Had er nog iemand nood aan Daan na afgelopen zomer? Op zijn eentje leek hij het woord “overexposure” te willen belichamen en de festivals waar de man met de zonnebril en het bruine maatpak niét optrad zijn op één hand te tellen. Met “Close Up” liet hij de fans voor drie decemberconcerten een deel van de setlist bepalen, maar uiteindelijk kwam alles toch opnieuw op de bekende liedjes neer.
De winkel moet draaien en de muzikanten betaald, en dus was Daan overal te zien deze zomer. Als je dan ook in het najaar nog eens publiek wil zien opdagen, kun je maar beter zorgen dat je een ander aanbod hebt. Daan in “Close Up” dus: een programma met aandacht voor onbekend en verwaarloosd werk uit de donkere krochten van ’s mans geheugen.
Of dat was toch beloofd, want live valt het allemaal wel mee. “Jullie hebben op mijn site mee de setlist mogen opstellen, maar uiteindelijk doen we toch onze zin”, grijnst Daan bij het begin wanneer hij meteen een trits publiekskeuzes weggeeft. Wat blijkt: dat publiek vindt net als ons dat de man zijn sterke debuut Profools al jaren schandelijk onderbelicht laat op zijn optredens.
Eindelijk speelt hij nog eens “50 %” dus. En “Simple”. En het openende “Smokesucker”. Ook werk van zijn in coma verkerende indieband Dead Man Ray wordt regelmatig opgediept. “Woods” kreeg tijdens “The Player”-tour eerder al een strak electrojasje, ook doorbraakhitje “Chemical” wordt eindelijk nog eens uitgevoerd met een kamerbreed arrangement en galmende drums. Sterk. Een ingetogen “A Simple Thing” sluit dat blokje af, waarna “Drink And Drive” een voorlopig laatste uiting van nostalgie is.
”We doen gewoon onze zin”, immers. En dus stuurt Daan zijn groep dan toch maar de vertrouwde setlist in. Een veilige gok, want na al die jaren met zijn vele concerten is de groep met klassemuzikanten als gitarist Steve Janssen, toetsenist Jeroen Swinnen en drumster Isolde Lassoen een geoliede machine zonder weerga. Een jazzy ingezet “Drama” trekt zo al snel weer open naar de gekende breedbeeld disco, met “The Player” mag de zaal het op een feesten zetten.

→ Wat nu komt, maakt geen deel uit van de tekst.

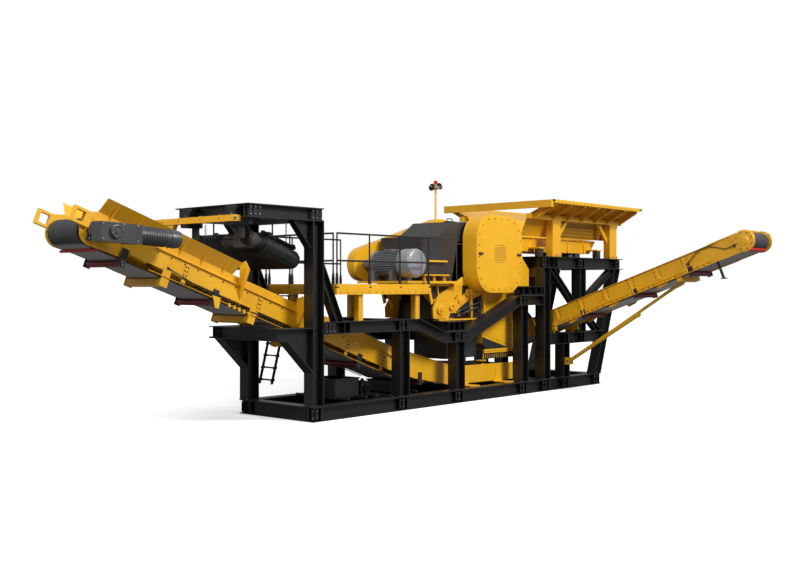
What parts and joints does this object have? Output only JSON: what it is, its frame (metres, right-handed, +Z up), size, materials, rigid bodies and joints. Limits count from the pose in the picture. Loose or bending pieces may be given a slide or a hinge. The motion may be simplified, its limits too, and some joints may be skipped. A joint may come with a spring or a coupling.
{
  "type": "jaw crusher plant",
  "caption": "Fixed jaw crushing plant on a black steel frame, with a flared hopper, feeder, guarded jaw crusher, main and side conveyors, belt magnet and platform.",
  "frame": {"origin": "middle of the base frame, on the ground", "axes": "+X along the base from the discharge end to the hopper end, -Y towards the side conveyor, +Z up"},
  "size_m": [18.8132, 9.045, 5.79],
  "materials": {
    "frame_black": "satin near-black paint on rolled sections",
    "plant_yellow": "satin golden yellow paint",
    "bracket_dark": "satin dark brackets",
    "motor_grey": "satin dark grey gearmotor paint",
    "belt_rubber": "matte conveyor belt",
    "drum_dark": "lagged drum",
    "roller_red": "dark red rollers",
    "jaw_steel": "worn manganese steel jaws",
    "cover_grey": "satin dark grey covers",
    "motor_silver": "silver grey motor paint",
    "skirt_rubber": "dark red and black rubber",
    "rail_black": "satin black tube",
    "spring_dark": "dark springs",
    "magnet_black": "satin black magnet",
    "mast_yellow": "satin yellow pole"
  },
  "bodies": {
    "plant": {"base_beams": "frame_black", "cross_beams": "frame_black", "posts_near": "frame_black", "posts_far": "frame_black", "upper_chord_near": "frame_black", "upper_chord_far": "frame_black", "gantry_beams": "frame_black", "leaning_legs": "frame_black", "mid_beams": "frame_black", "feeder_beams": "frame_black", "braces": "frame_black", "crusher_mounts": "frame_black", "hopper_wall_near": "plant_yellow", "hopper_wall_far": "plant_yellow", "hopper_back": "plant_yellow", "hopper_posts": "plant_yellow", "hopper_beams": "plant_yellow", "main_side_plates": "plant_yellow", "main_flares": "plant_yellow", "belt_cross_members": "plant_yellow", "roller_brackets": "bracket_dark", "main_head_brackets": "plant_yellow", "main_gearmotor": "motor_grey", "conveyor_supports": "plant_yellow", "main_belt": "belt_rubber", "tail_drums": "drum_dark", "side_plates": "plant_yellow", "side_belt": "belt_rubber", "side_hood": "plant_yellow", "side_strut": "plant_yellow", "crusher_sides": "plant_yellow", "jaws": "jaw_steel", "drive_covers": "cover_grey", "flywheel_guard": "plant_yellow", "belt_guard": "plant_yellow", "motor": "motor_silver", "motor_base": "plant_yellow", "discharge_chute": "plant_yellow", "rubber_skirts": "skirt_rubber", "platform_deck": "plant_yellow", "platform_legs": "plant_yellow", "handrails": "rail_black", "ladder": "rail_black", "feeder_pan": "plant_yellow", "feeder_springs": "spring_dark", "fines_chute": "plant_yellow", "magnet_belt": "magnet_black", "magnet_body": "magnet_black", "magnet_motor": "magnet_black", "yellow_beam": "plant_yellow", "mast": "mast_yellow"},
    "main_head_drum": {"main_head_drum": "drum_dark"},
    "side_head_drum": {"side_head_drum": "drum_dark"},
    "main_roller_1": {"main_roller_1": "roller_red"},
    "main_roller_2": {"main_roller_2": "roller_red"},
    "main_roller_3": {"main_roller_3": "roller_red"},
    "main_roller_4": {"main_roller_4": "roller_red"},
    "side_roller_1": {"side_roller_1": "roller_red"},
    "side_roller_2": {"side_roller_2": "roller_red"},
    "side_roller_3": {"side_roller_3": "roller_red"}
  },
  "joints": [
    {"name": "main_head_drum_spin", "type": "hinge", "parent": "plant", "child": "main_head_drum", "pos_m": [-10.99, 0, 3.98], "axis": [0, 1, 0], "continuous": true},
    {"name": "side_head_drum_spin", "type": "hinge", "parent": "plant", "child": "side_head_drum", "pos_m": [3.975, -6.85, 4.10442], "axis": [1, 0, 0], "continuous": true},
    {"name": "main_roller_1_spin", "type": "hinge", "parent": "plant", "child": "main_roller_1", "pos_m": [-10.3635, 0, 3.39854], "axis": [0, 1, 0], "continuous": true},
    {"name": "main_roller_2_spin", "type": "hinge", "parent": "plant", "child": "main_roller_2", "pos_m": [-8.21031, 0, 2.62992], "axis": [0, 1, 0], "continuous": true},
    {"name": "main_roller_3_spin", "type": "hinge", "parent": "plant", "child": "main_roller_3", "pos_m": [-3.954, 0, 1.11057], "axis": [0, 1, 0], "continuous": true},
    {"name": "main_roller_4_spin", "type": "hinge", "parent": "plant", "child": "main_roller_4", "pos_m": [-1.71692, 0, 0.54001], "axis": [0, 1, 0], "continuous": true},
    {"name": "side_roller_1_spin", "type": "hinge", "parent": "plant", "child": "side_roller_1", "pos_m": [3.975, -2.24283, 2.13661], "axis": [1, 0, 0], "continuous": true},
    {"name": "side_roller_2_spin", "type": "hinge", "parent": "plant", "child": "side_roller_2", "pos_m": [3.975, -3.84468, 2.71471], "axis": [1, 0, 0], "continuous": true},
    {"name": "side_roller_3_spin", "type": "hinge", "parent": "plant", "child": "side_roller_3", "pos_m": [3.975, -5.44654, 3.29281], "axis": [1, 0, 0], "continuous": true}
  ]
}
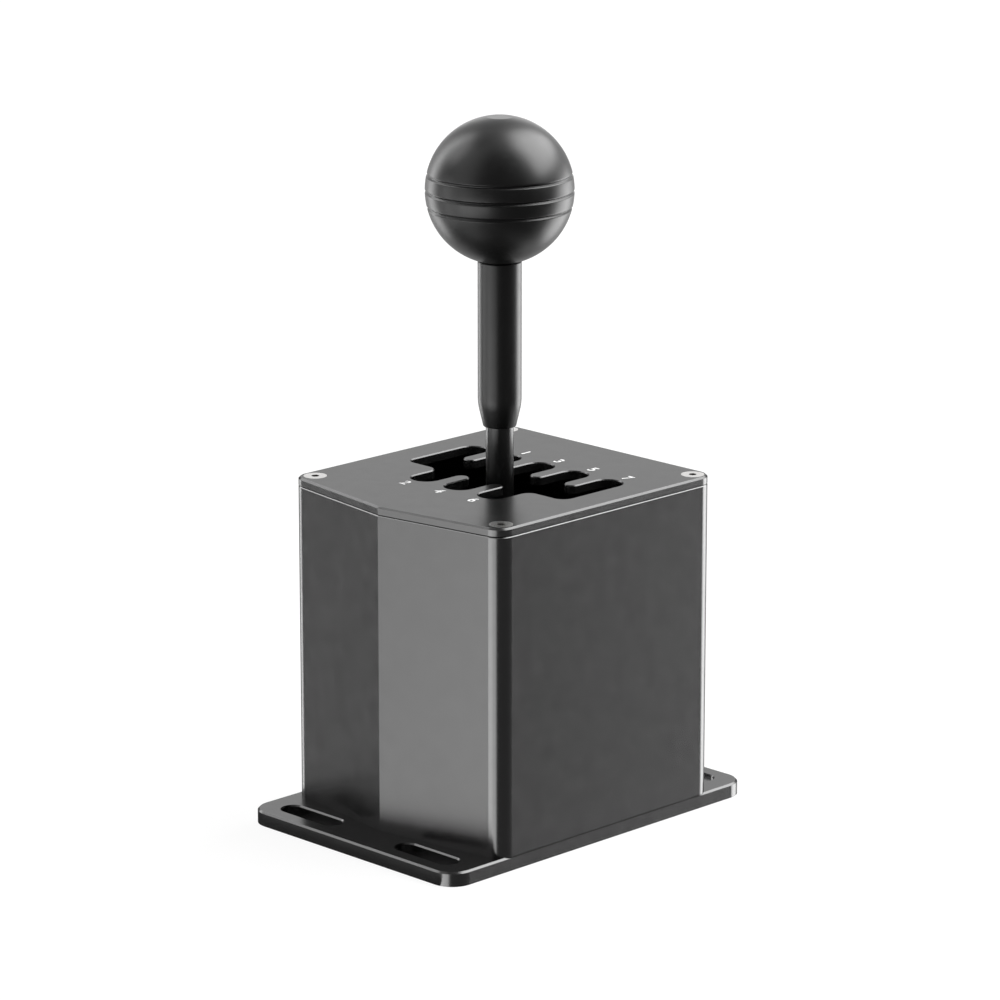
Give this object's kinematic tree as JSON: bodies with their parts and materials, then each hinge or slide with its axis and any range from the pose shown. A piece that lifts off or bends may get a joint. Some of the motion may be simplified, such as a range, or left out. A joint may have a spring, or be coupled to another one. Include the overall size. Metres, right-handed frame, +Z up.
{
  "type": "sim racing gear shifter",
  "caption": "H-pattern gear shifter: square black metal housing on a slotted flange, H gate plate on top, and a sprung lever with a ball knob.",
  "frame": {"origin": "on the upright lever's axis, at the underside of the mounting flange", "axes": "+X to the driver's right, +Y away from the driver along the flange's length, +Z up along the lever"},
  "size_m": [0.1, 0.144, 0.2424],
  "materials": {
    "black_anodised": "fine satin black anodised",
    "black_anodised_plate": "satin black anodised, bright chamfers",
    "bright_steel": "plain satin steel",
    "black_steel": "black oxide",
    "machined_aluminium": "machined, black anodised",
    "bearing_steel": "ground races, dished shields",
    "spring_steel": "drawn wire",
    "ground_steel": "ground and oiled",
    "magnet": "nickel plated",
    "circuit_board": "solder mask",
    "socket_plastic": "moulded black",
    "socket_metal": "stamped and plated",
    "black_steel_rod": "satin black",
    "black_sleeve": "satin black anodised",
    "knob_black": "matt black, soft to the touch"
  },
  "bodies": {
    "housing": {"housing": "black_anodised", "gate_plate": "black_anodised_plate", "cover_screws": "bright_steel", "base_plate": "black_anodised", "base_screws": "black_steel", "near_pedestal": "machined_aluminium", "far_pedestal": "machined_aluminium", "pedestal_screws": "black_steel", "select_bearings": "bearing_steel", "centring_springs": "spring_steel", "select_sensor_board": "circuit_board", "select_sensor_spacers": "bright_steel", "select_sensor_screws": "black_steel", "main_board": "circuit_board", "main_board_screws": "black_steel", "data_socket": "socket_plastic", "usb_socket": "socket_metal"},
    "cradle": {"cradle": "machined_aluminium", "near_axle": "ground_steel", "far_axle": "ground_steel", "select_rings": "spring_steel", "select_spacers": "ground_steel", "select_magnet": "magnet", "shift_bearings": "bearing_steel", "detent_cam": "ground_steel", "cam_screws": "black_steel", "shift_sensor_board": "circuit_board", "shift_sensor_spacers": "bright_steel", "shift_sensor_screws": "black_steel"},
    "lever": {"pivot_block": "machined_aluminium", "shift_axle": "ground_steel", "shift_rings": "spring_steel", "shift_spacers": "ground_steel", "shift_magnet": "magnet", "shift_rod": "black_steel_rod", "rod_lock_nut": "black_steel", "lever_sleeve": "black_sleeve", "knob_insert": "ground_steel", "knob": "knob_black", "plunger_barrel": "ground_steel", "barrel_lock_nut": "black_steel", "detent_spring": "spring_steel"},
    "plunger": {"detent_plunger": "ground_steel"}
  },
  "joints": [
    {"name": "select", "type": "hinge", "parent": "housing", "child": "cradle", "pos_m": [0, 0, 0.04], "axis": [0, 1, 0], "range_deg": [-11.9, 11.9], "stiffness_Nm_per_rad": 2.5, "deforming": ["centring_springs"]},
    {"name": "shift", "type": "hinge", "parent": "cradle", "child": "lever", "pos_m": [0, 0, 0.04], "axis": [-1, 0, 0], "range_deg": [-13.3, 13.3]},
    {"name": "detent_travel", "type": "slide", "parent": "lever", "child": "plunger", "axis": [0, 0, -1], "range_m": [0, 0.0012], "stiffness_N_per_m": 1000, "springref_m": 0.004, "deforming": ["detent_spring"]}
  ]
}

Van het seventies discochanson “Le vaurien” gaat het naar het kermiswalsje “Geen Franse wagens meer” van zijn “fake communistische project” Supermarx. En dan mogen de hitjes pas echt van stal: “Bridge Burner”, “Addicted” en een kitscherig “Promis Q” (“Ik moest die grens opzoeken, excuses daarvoor” – de uitzinnige publieksreactie bewijst zijn gelijk) volgen in sneltempo. Vanzelfsprekend ontbreken ook “Swedish Designer Drugs”, “Housewife” en “Victory” niet. Als kerstbis krijgen we nog een perfect uitgevoerd “I Was Born Under A Wandering Star” van Lee Marvin. Het jasje van crooner heeft Daan dan ook altijd al goed gepast.
Dit applausrondje voor de fans was minder “bijzonder” dan verhoopt, maar feest is het altijd als Daan speelt. Na de op elkaar aansluitende Victory– en The Playertours hebben we het nu echter even gehad. Tijd voor een nieuwe plaat of een akoestische pianotournee?